Mingye Xiong

2D solid-state nanopore for biomolecule sensing via electronic current

The two-dimensional solid-state nanopore has drawn significant attention for its potential in fast and accurate biomolecule sensing with additional advances in its label-free feature, high tolerance for the chemical environment, well-controlled shape and size, and the possibility of a scalable sensing platform. Yet, solid-state nanopore still faces the obstacle of low signal-to-noise ratio (SNR), unclear ionic and electronic transport phenomena, and inaccurate single-nucleotide identification. Also, as the pore size further shrinks to the sub-nanometer regime, the system shows more interesting phenomena, including ion gating and ion filtering. 

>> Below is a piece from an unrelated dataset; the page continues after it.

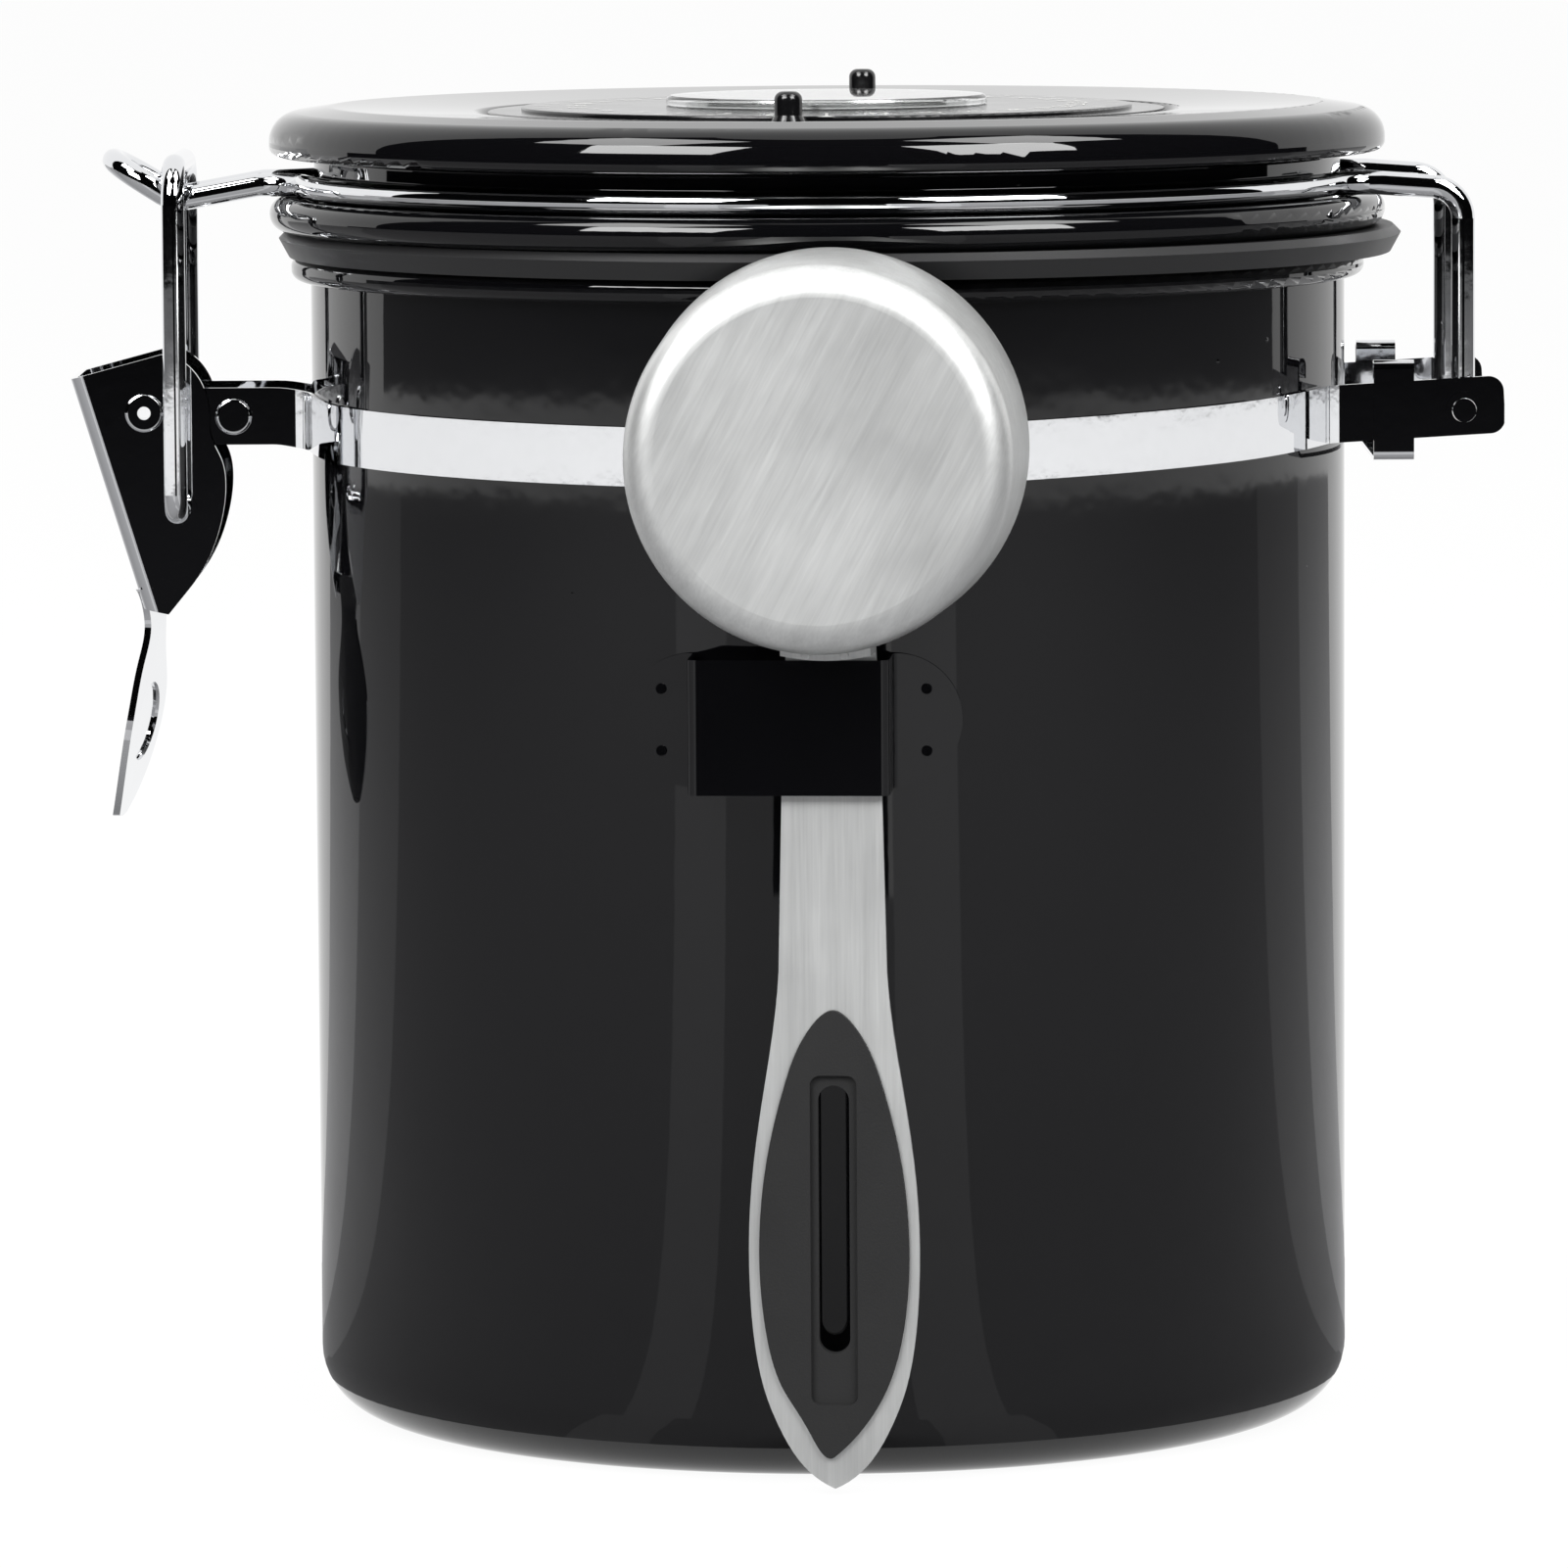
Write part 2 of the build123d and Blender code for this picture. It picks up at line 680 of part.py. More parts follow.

To provide a better understanding of 2D solid-state nanopore sensing, we developed a comprehensive analysis of the electronic current variation in a MoS2 nanopore nanoribbon, combining semiclassical electron transport model, experimental transport characterization with molecular dynamics (MD) simulations, and multigrid Poisson-Boltzmann modeling. This study provided a coherent interpretation of nanopore sensing and optimized the design parameters for high sensitivity. In an effort to improve SNR, we investigated noise reduction and homopolymer nucleotide detection in stacked 2D membrane nanopores. With combined time series analysis and statistical testing, this study realizes homopolymer nucleotide identification and proposed an improved structural design to reduce noises physically.